I ended up giving the character in my story a different power since he was suposed to be only a side character and with this power would have turned way too strong for the main cast LMAO.
If I am ever going to use it or something like it I would definitely use it for the main character haha.
It is still a cool power tho.
I hope it gives ideas.
 
It seems to me that rather than lame you seem interested in giving your character a power that is, or at least appears to be, underpowered in comparison to the other characters. None of the examples you give, at least in my opinion, are lame. Of course they could be given a silly or lame twist, e.g. "create barriers made out of cotton" but it doesn't seem like that's the sort of thing you're going for.

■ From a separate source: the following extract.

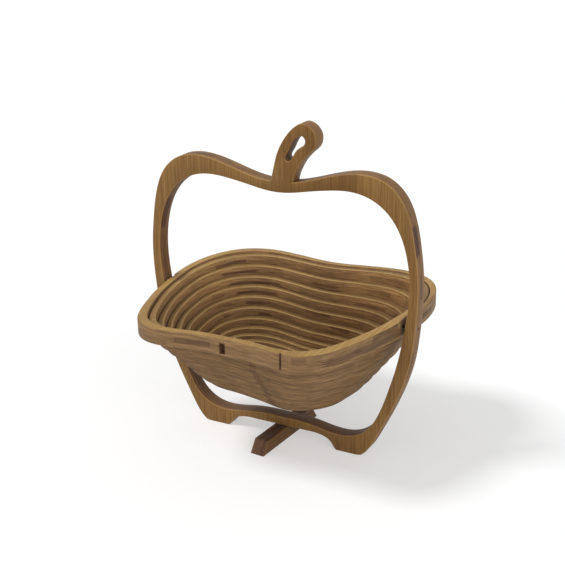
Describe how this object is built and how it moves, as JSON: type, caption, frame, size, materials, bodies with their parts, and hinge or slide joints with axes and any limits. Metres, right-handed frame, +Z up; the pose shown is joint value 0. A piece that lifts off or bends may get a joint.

I think one way of making something seem underpowered is to make it very specific. For example, you can create barriers, but their combined size can be no larger than the width of your arms squared, each barrier has the strength of a sheet of plexiglass, you can only create these barriers in a six feet sphere around your body. Obviously these sort of mathematical exactitudes don't fit all kinds of stories, but a nice thing about them is that it gives the author very little room to cheat. If we really understand the way an ability works then we can really believe it when the characters comes up with a new way of using it, like using the above ability to create several razor thin pieces of barrier in the air between him and an opponent who is charging him, or creating "barrier steps" to basically give him the ability to run in the air.